Tuesday, June 14, 2011

I Need New Glasses (Self Portrait 2011)




Color Stix on a 5" x 7" Red Suede Mat Board


There is not much to say about this guy here.. except that he is an artist.. blah blah blah.  Anyway, the only thing I did differently was my approach.  I started this self portrait by using a colorless blender to sketch my face. Usually, during this process, I would use a graphite pencil for my sketch but I couldn't this time. On suede, the colorless blender creates easily visible lines compared to a traditional graphite sketching pencil. The blender allows for depressions to reflect light that cause highlights that are much easier to decipher. There is one problem though. You must make sure that your blender is clean of other colors. If not, just like the color stix, the blender will leave unwarranted marks within your drawing and it is not very consistent.  Be careful in areas that you plan to leave.. colorless.
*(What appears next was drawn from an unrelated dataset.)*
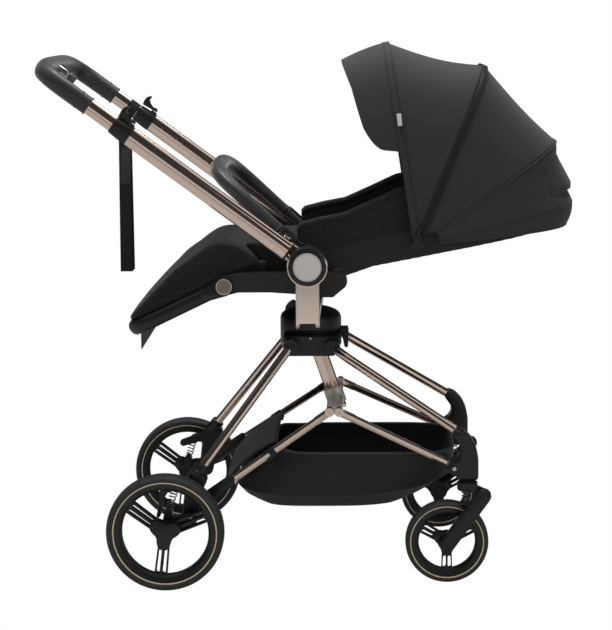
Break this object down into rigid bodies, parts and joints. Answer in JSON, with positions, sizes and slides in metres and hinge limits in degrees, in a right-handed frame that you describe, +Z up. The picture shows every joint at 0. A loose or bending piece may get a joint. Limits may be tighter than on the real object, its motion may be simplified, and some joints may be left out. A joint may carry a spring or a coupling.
{
  "type": "two-in-one pram",
  "caption": "Folding pram with a turning seat unit, reclining tub under a fan canopy, tilting U handle, sprung wheels and swivel casters.",
  "frame": {"origin": "on the floor, in the middle of the bounding box, under the axis that the seat unit turns on", "axes": "+Z up, +X towards the caster wheels and the canopy, -X towards the handle grip, +Y to the far side of the picture"},
  "size_m": [1.156, 0.598, 1.1581],
  "materials": {
    "champagne": "polished",
    "black_plastic": "satin",
    "silver": "satin",
    "spring_steel": "satin",
    "tyre_rubber": "matte",
    "leather": "satin",
    "canopy_cloth": "matte",
    "black_cloth": "matte",
    "webbing": "matte"
  },
  "bodies": {
    "hub_base": {"hub_lower_case": "black_plastic", "guide_column": "champagne", "basket": "black_cloth"},
    "fold_lever": {"fold_lever": "black_plastic"},
    "nexus": {"nexus_bracket": "silver"},
    "front_struts": {"front_strut_L": "champagne", "front_strut_R": "champagne"},
    "rear_struts": {"rear_strut_L": "champagne", "rear_strut_R": "champagne"},
    "front_legs": {"front_leg_L": "champagne", "front_leg_R": "champagne", "front_housing_L": "black_plastic", "front_housing_R": "black_plastic"},
    "rear_legs": {"rear_leg_L": "champagne", "rear_leg_R": "champagne", "rear_housing_L": "black_plastic", "rear_housing_R": "black_plastic", "rear_spring_L": "spring_steel", "rear_spring_R": "spring_steel"},
    "brake_pedal": {"brake_pedal": "black_plastic"},
    "turntable": {"hub_upper_case": "black_plastic", "yoke": "black_plastic"},
    "swivel_lever": {"swivel_lever": "black_plastic"},
    "handle_outer": {"handle_tube_L": "champagne", "handle_tube_R": "champagne", "collar_L": "black_plastic", "collar_R": "black_plastic", "wrist_strap": "webbing"},
    "handle_inner": {"handle_inner_tube": "champagne", "handle_grip": "leather"},
    "grip_button": {"grip_button": "silver"},
    "seat": {"seat_frame": "black_plastic", "seat_cushion": "black_cloth"},
    "bumper": {"bumper_bar": "leather"},
    "footrest": {"footrest_frame": "black_plastic", "footrest_cushion": "canopy_cloth"},
    "backrest": {"backrest_shell": "canopy_cloth", "canopy_back_panel": "canopy_cloth"},
    "canopy_middle": {"canopy_middle_bow": "black_plastic", "canopy_middle_panel": "canopy_cloth"},
    "canopy_front": {"canopy_front_bow": "canopy_cloth", "canopy_front_panel": "canopy_cloth"},
    "caster_L": {"caster_L": "black_plastic", "front_spring_L": "spring_steel"},
    "front_arm_L": {"front_arm_L": "black_plastic"},
    "front_wheel_L": {"front_tyre_L": "tyre_rubber", "front_rim_L": "black_plastic"},
    "rear_arm_L": {"rear_arm_L": "black_plastic"},
    "rear_wheel_L": {"rear_tyre_L": "tyre_rubber", "rear_rim_L": "black_plastic"},
    "collar_lever_L": {"collar_lever_L": "black_plastic"},
    "caster_R": {"caster_R": "black_plastic", "front_spring_R": "spring_steel"},
    "front_arm_R": {"front_arm_R": "black_plastic"},
    "front_wheel_R": {"front_tyre_R": "tyre_rubber", "front_rim_R": "black_plastic"},
    "rear_arm_R": {"rear_arm_R": "black_plastic"},
    "rear_wheel_R": {"rear_tyre_R": "tyre_rubber", "rear_rim_R": "black_plastic"},
    "collar_lever_R": {"collar_lever_R": "black_plastic"}
  },
  "joints": [
    {"name": "frame_fold", "type": "hinge", "parent": "hub_base", "child": "front_legs", "pos_m": [0.05, 0, 0.5], "axis": [0, 1, 0], "range_deg": [0, 30]},
    {"name": "nexus_slide", "type": "slide", "parent": "hub_base", "child": "nexus", "axis": [-0.3266, 0, 0.9452], "range_m": [0, 0.043]},
    {"name": "rear_legs_fold", "type": "hinge", "parent": "hub_base", "child": "rear_legs", "pos_m": [-0.041, 0, 0.503], "axis": [0, 1, 0], "range_deg": [-6.6, 0]},
    {"name": "front_struts_hinge", "type": "hinge", "parent": "nexus", "child": "front_struts", "pos_m": [0.0645, 0, 0.366], "axis": [0, 1, 0], "range_deg": [0, 43.3]},
    {"name": "rear_struts_hinge", "type": "hinge", "parent": "nexus", "child": "rear_struts", "pos_m": [0.0435, 0, 0.366], "axis": [0, 1, 0], "range_deg": [-13.4, 0]},
    {"name": "fold_lever_hinge", "type": "hinge", "parent": "hub_base", "child": "fold_lever", "pos_m": [0.077, 0, 0.516], "axis": [0, -1, 0], "range_deg": [0, 20], "stiffness_Nm_per_rad": 0.2, "springref_deg": -20.05},
    {"name": "brake_hinge", "type": "hinge", "parent": "rear_legs", "child": "brake_pedal", "pos_m": [-0.3145, -0.277, 0.206], "axis": [0, 1, 0], "range_deg": [0, 20]},
    {"name": "hub_swivel", "type": "hinge", "parent": "hub_base", "child": "turntable", "pos_m": [0, 0, 0.526], "axis": [0, 0, 1], "continuous": true},
    {"name": "swivel_lever_hinge", "type": "hinge", "parent": "turntable", "child": "swivel_lever", "pos_m": [-0.0325, 0, 0.5765], "axis": [0, 1, 0], "range_deg": [0, 20], "stiffness_Nm_per_rad": 0.3, "springref_deg": -20.05},
    {"name": "handle_tilt", "type": "hinge", "parent": "turntable", "child": "handle_outer", "pos_m": [0, 0, 0.6946], "axis": [0, 1, 0], "range_deg": [-30, 53]},
    {"name": "handle_extend", "type": "slide", "parent": "handle_outer", "child": "handle_inner", "axis": [-0.8026, 0, 0.5965], "range_m": [-0.035, 0.075]},
    {"name": "grip_button_press", "type": "slide", "parent": "handle_inner", "child": "grip_button", "axis": [-0.8026, 0, 0.5965], "range_m": [0, 0.004], "stiffness_N_per_m": 800, "springref_m": -0.003},
    {"name": "seat_lift", "type": "slide", "parent": "turntable", "child": "seat", "axis": [0, 0, 1], "range_m": [0, 0.1]},
    {"name": "bumper_hinge", "type": "hinge", "parent": "seat", "child": "bumper", "pos_m": [-0.012, 0, 0.722], "axis": [0, 1, 0], "range_deg": [-25, 0]},
    {"name": "footrest_hinge", "type": "hinge", "parent": "seat", "child": "footrest", "pos_m": [-0.18, 0, 0.647], "axis": [0, 1, 0], "range_deg": [-40, 26]},
    {"name": "backrest_hinge", "type": "hinge", "parent": "seat", "child": "backrest", "pos_m": [0.062, 0, 0.657], "axis": [0, -1, 0], "range_deg": [0, 35]},
    {"name": "canopy_middle_hinge", "type": "hinge", "parent": "backrest", "child": "canopy_middle", "pos_m": [0.233, 0, 0.73], "axis": [0, 1, 0], "range_deg": [0, 24], "deforming": ["canopy_middle_panel"]},
    {"name": "canopy_front_hinge", "type": "hinge", "parent": "canopy_middle", "child": "canopy_front", "pos_m": [0.233, 0, 0.73], "axis": [0, 1, 0], "range_deg": [0, 24], "deforming": ["canopy_front_panel"]},
    {"name": "caster_swivel_L", "type": "hinge", "parent": "front_legs", "child": "caster_L", "pos_m": [0.341, 0.218, 0.2215], "axis": [0, 0, 1], "continuous": true},
    {"name": "front_arm_hinge_L", "type": "hinge", "parent": "caster_L", "child": "front_arm_L", "pos_m": [0.3745, 0.218, 0.198], "axis": [0, 1, 0], "range_deg": [0, 6], "stiffness_Nm_per_rad": 60, "springref_deg": -8.59, "deforming": ["front_spring_L"]},
    {"name": "front_wheel_spin_L", "type": "hinge", "parent": "front_arm_L", "child": "front_wheel_L", "pos_m": [0.297, 0.218, 0.09], "axis": [0, 1, 0], "continuous": true},
    {"name": "rear_arm_hinge_L", "type": "hinge", "parent": "rear_legs", "child": "rear_arm_L", "pos_m": [-0.256, 0.277, 0.148], "axis": [0, 1, 0], "range_deg": [0, 8], "stiffness_Nm_per_rad": 60, "springref_deg": -8.59, "deforming": ["rear_spring_L"]},
    {"name": "rear_wheel_spin_L", "type": "hinge", "parent": "rear_arm_L", "child": "rear_wheel_L", "pos_m": [-0.309, 0.277, 0.127], "axis": [0, 1, 0], "continuous": true},
    {"name": "collar_lever_hinge_L", "type": "hinge", "parent": "handle_outer", "child": "collar_lever_L", "pos_m": [-0.36336, 0.219, 1.00102], "axis": [0, 1, 0], "range_deg": [0, 60]},
    {"name": "caster_swivel_R", "type": "hinge", "parent": "front_legs", "child": "caster_R", "pos_m": [0.341, -0.218, 0.2215], "axis": [0, 0, 1], "continuous": true},
    {"name": "front_arm_hinge_R", "type": "hinge", "parent": "caster_R", "child": "front_arm_R", "pos_m": [0.3745, -0.218, 0.198], "axis": [0, 1, 0], "range_deg": [0, 6], "stiffness_Nm_per_rad": 60, "springref_deg": -8.59, "deforming": ["front_spring_R"]},
    {"name": "front_wheel_spin_R", "type": "hinge", "parent": "front_arm_R", "child": "front_wheel_R", "pos_m": [0.297, -0.218, 0.09], "axis": [0, 1, 0], "continuous": true},
    {"name": "rear_arm_hinge_R", "type": "hinge", "parent": "rear_legs", "child": "rear_arm_R", "pos_m": [-0.256, -0.277, 0.148], "axis": [0, 1, 0], "range_deg": [0, 8], "stiffness_Nm_per_rad": 60, "springref_deg": -8.59, "deforming": ["rear_spring_R"]},
    {"name": "rear_wheel_spin_R", "type": "hinge", "parent": "rear_arm_R", "child": "rear_wheel_R", "pos_m": [-0.309, -0.277, 0.127], "axis": [0, 1, 0], "continuous": true},
    {"name": "collar_lever_hinge_R", "type": "hinge", "parent": "handle_outer", "child": "collar_lever_R", "pos_m": [-0.36336, -0.219, 1.00102], "axis": [0, 1, 0], "range_deg": [0, 60]}
  ],
  "couplings": [
    {"joint": "nexus_slide", "follows": "frame_fold", "m_per_rad": 0.081625},
    {"joint": "rear_legs_fold", "follows": "frame_fold", "ratio": -0.21863},
    {"joint": "front_struts_hinge", "follows": "frame_fold", "ratio": 1.4385},
    {"joint": "rear_struts_hinge", "follows": "frame_fold", "ratio": -0.44344},
    {"joint": "canopy_front_hinge", "follows": "canopy_middle_hinge", "ratio": 1}
  ]
}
After I had my sketch, I used a brush pen to incorporate the darkest darks. I believe that your art teachers and college professors will or have told you that you always want to go light to dark, but this is not always the case. I figured that coloring over marker with wax is a lot easier than coloring over wax with wax.  I have provided a few images that illustrates the drawings progression.  This is the first time I have purposely recorded my progress so I hope it looks good.

Colorless blender sketch with unwanted markers near nose.

Pitt Pen

I used canary yellow to
outline highlights.

Additions of white, sienna brown, and dark brown.
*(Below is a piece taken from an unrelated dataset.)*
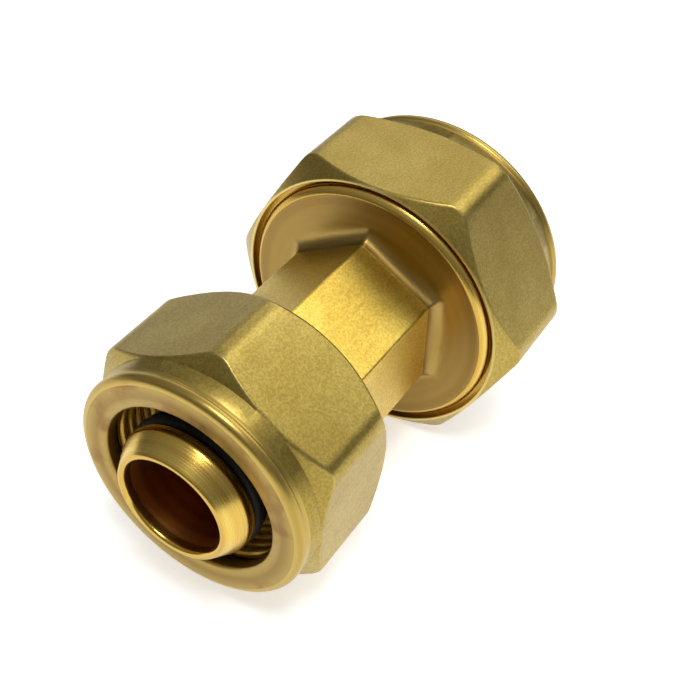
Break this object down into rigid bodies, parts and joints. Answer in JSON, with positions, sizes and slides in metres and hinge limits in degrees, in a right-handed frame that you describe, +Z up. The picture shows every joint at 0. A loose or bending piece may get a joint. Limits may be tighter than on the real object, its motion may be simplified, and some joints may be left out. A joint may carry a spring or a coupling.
{
  "type": "pipe compression coupling",
  "caption": "Straight reducing brass compression coupling for multilayer pipe, with a hexagonal grip and a hex union nut at each end.",
  "frame": {"origin": "on the pipe axis, at the middle of the body's hexagonal grip", "axes": "+X along the pipe axis towards the large end, +Z up with the large nut lying on a flat, +Y square to a flat of the grip"},
  "size_m": [0.0571, 0.0382, 0.0338],
  "materials": {
    "forged_brass": "shot-blasted forging with turned ends",
    "nut_brass": "satin, shot-blasted",
    "turned_brass": "turned",
    "black_rubber": "moulded, satin",
    "white_plastic": "cut from sheet, matt"
  },
  "bodies": {
    "fitting": {"body": "forged_brass", "small_insulating_washer": "white_plastic", "small_outer_o_ring": "black_rubber", "small_inner_o_ring": "black_rubber", "large_insulating_washer": "white_plastic", "large_outer_o_ring": "black_rubber", "large_inner_o_ring": "black_rubber"},
    "small_ring": {"small_split_ring": "turned_brass"},
    "small_nut": {"small_nut": "nut_brass"},
    "large_ring": {"large_split_ring": "turned_brass"},
    "large_nut": {"large_nut": "nut_brass"}
  },
  "joints": [
    {"name": "small_nut_travel", "type": "slide", "parent": "fitting", "child": "small_ring", "axis": [-1, 0, 0], "range_m": [0, 0.0045]},
    {"name": "small_nut_turn", "type": "hinge", "parent": "small_ring", "child": "small_nut", "pos_m": [-0.017, 0, 0], "axis": [-1, 0, 0], "range_deg": [0, 1080]},
    {"name": "large_nut_travel", "type": "slide", "parent": "fitting", "child": "large_ring", "axis": [1, 0, 0], "range_m": [0, 0.0045]},
    {"name": "large_nut_turn", "type": "hinge", "parent": "large_ring", "child": "large_nut", "pos_m": [0.017, 0, 0], "axis": [1, 0, 0], "range_deg": [0, 1080]}
  ],
  "couplings": [
    {"joint": "small_nut_turn", "follows": "small_nut_travel", "rad_per_m": 4188.8},
    {"joint": "large_nut_turn", "follows": "large_nut_travel", "rad_per_m": 4188.8}
  ]
}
Refining some areas and adding minor details.

At this point, I had to fix certain areas that were mislead by my sketch. My right cheek protruded too wide and my eyes were wrongly shaped. Cosmetology time.

That looks.. better, but my chin hair isn't that thick. Lips need work.

Good.

Finer details of facial features.
More refining of lips, mustache, and neck.

My finished color pencil self portrait.

I love that it looks like an oil painting.  I hate that it's creepy with realism.  It's also pretty small and was difficult to be precise in certain areas with the color stix.  I guess i could have used color pencils also but I didn't.  Anyway, thanks for reading.. if you did.






Tuesday, June 7, 2011

Madonna Enthroned




5" x 7" Colored Pencils on Green Mat Board


This scratch drawing was actually a drawing I created five years ago. It is a small abstration from the bottom right corner of Unconcentric.  You can see certain areas, left of my signature, that are familiar here.  When I started coloring it, I planned on accentuating the forms from the drawing, but this didn't happen.  I started applying white to the top left corner revealing Mary's face by accident and my mind was set.  This is when I decided to make it what you see above.


My Modanna and Child has reverted back to the flat Byzantine style of the 13th century, depicting the iconic Roman Catholic image of Mother Mary and her infant child Jesus. My image, like all Modonna's, stresses Mary's maternal role and relationship with her son.


Although I did not include the angels and gold leaf (side note: I just looked and I do have a gold mat board that would work perfectly for my next one), I still provided the sad Cretan stare that conveys Mary's knowing of Jesus's future demise for mankind detailed in the close up above. I also like the routed sun, purely by luck, on the blanket wrapped around Jesus.  I guess this was the plan all along.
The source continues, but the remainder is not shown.